Knots tying cords and strings were used for recording amounts by many cultures, like the Persians.
The Incans used a more refined version called the Khipu, a thick cord held horizontally from wich hunged knotted strings.
The kind of knots the Incans used along with the lenght and color of the cord represented ones, tens and hundreds.
In today's world, almost every industrial culture uses the numerals 0 through 9, but these symbols weren't invented until the 3rd century B.C. in India.
And it took another 800 years for the idea of ''0'' with placed value to be constructed.
This big idea dramatically changed the face of mathematics
We humans have always shared with one another.
When early cultures shared their food and water or wanted to divide their land in ways that were fair and equal, fractions gradually emerged these symbols for these fair share situations.
The ancient Egyptians used unit fractions. Fractions where the numerator is 1 like one half, one third and one fifth, and would add and halve these fractions.

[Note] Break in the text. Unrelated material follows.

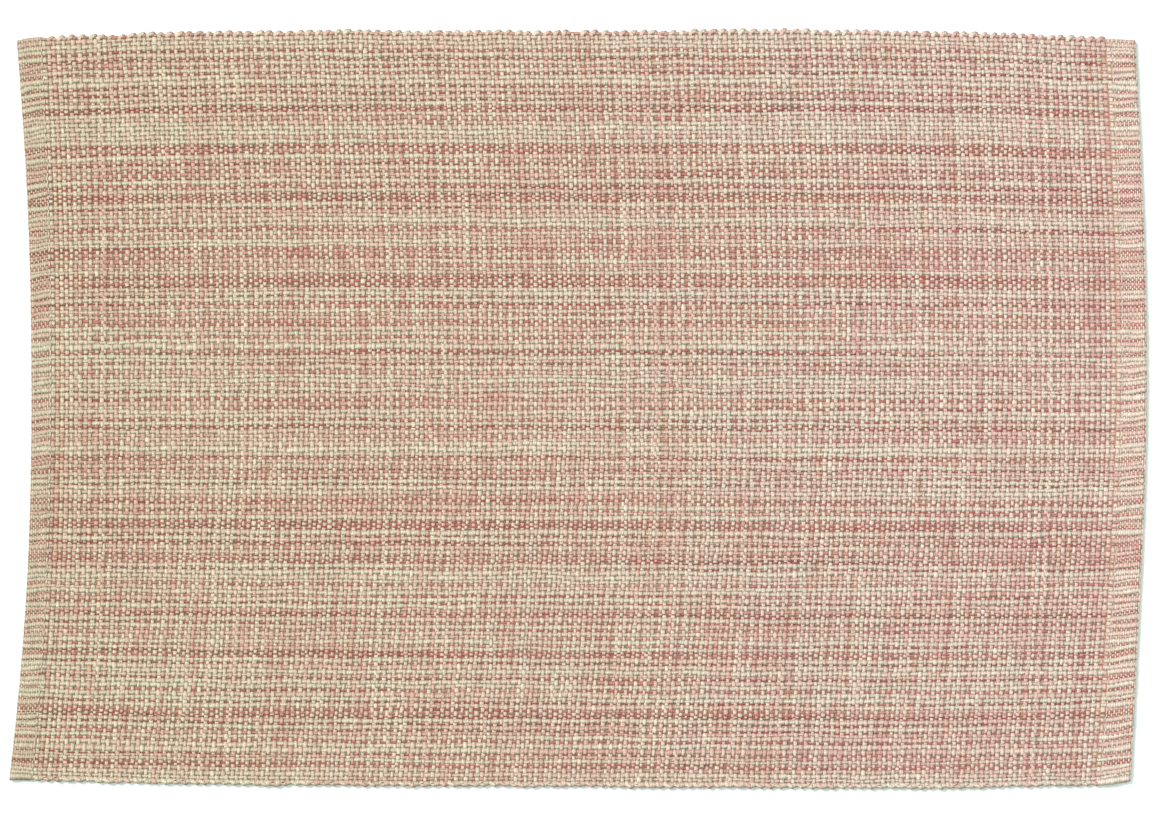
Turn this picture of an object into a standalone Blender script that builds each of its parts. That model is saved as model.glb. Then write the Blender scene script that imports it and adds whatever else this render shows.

If they wanted to divide 3 loafs of bread equally among five family members, they'd first divide the first and second loafs into thirds.
Then they'd divide the third loaf into fifths
Finally, they'd take the remaining one third from the second loaf, and divide that into five pieces.
They wrote this as 1/3, 1/5, 1/15.
Today, we would represent this sharing with a fraction 3/5.
3/5 of a loaf for each person, or 3 loafs divided by 5 people.
The Sumarians and early Babylonians invented a number system of fractions based on 60 that we still use 4000 years later.
Our days have 60 minutes hours and 60 seconds minutes.
And our circles encompassed 360 degrees.
Chinese societies used in abacus with a system based on tens, although it had no zero.
An early form of decimal fractions came from the abacus, for exemple, 3/5 would be 6 out of 10 on an abacus.
The chinese lovingly named the numerator the son, and the denominator, the mother.
It wasn't until the 12th century that common fraction with the bar notation that we use today were invented.
Even then those fractions weren't widely used until the renaissance period, only 500 years ago.
Throughout history, every culture around the globe has created inventive ways to calculate.
To solve a problem, say 12 x 15, the early Russians peasants used a system of doubling and halving.
When an odd number, halved, resulted in a fraction, they rounded it down, then they added the factors associated with the odd multipliers.
Ancient Egyptians relied on a doubling procedure, until they produced enough groups.
Then they added these groups to find the answer.
Across Europe and Asia, during the middle ages, the abacus was the hand-held calculator of his day.
But only few people knew how to use it, usually wealthy merchants and money lenders.
By simply moving beads each had placed value, an abacus was a highly efficient way to compute.
Then, the great Arab mathematician Al-Khwarizmi, introduced the Hindu Arabic numerals 0 through 9 into North America and Europe, and created new procedures for computation.
These algorithm could be written unto paper.
Over the centuries, learning the algorithms became the hallmark of an education, as student were taught to compute long columns of figures, borrow and carry, and do long division efficiently and reliably.
They can now keep record of these procedures and check results.
Today, complex calculations are done with a hand-help calculator.
This means students need the ability to check the reasonableness of the answer, and to have a rich repertoire of mental math strategies to do that.
Most simpler computation like 12 x 15 can be solved mentally using a variety of strategies.
As we journey through the rich and vibrant history of mathematics, we can see how ideas and creations grew out of our very human need to solve the problems in our everyday lives.
Through time, the mathematical explorations of men and women from around the globe, had given us fascinating lenses to help us to mathematically view and make sense of our world.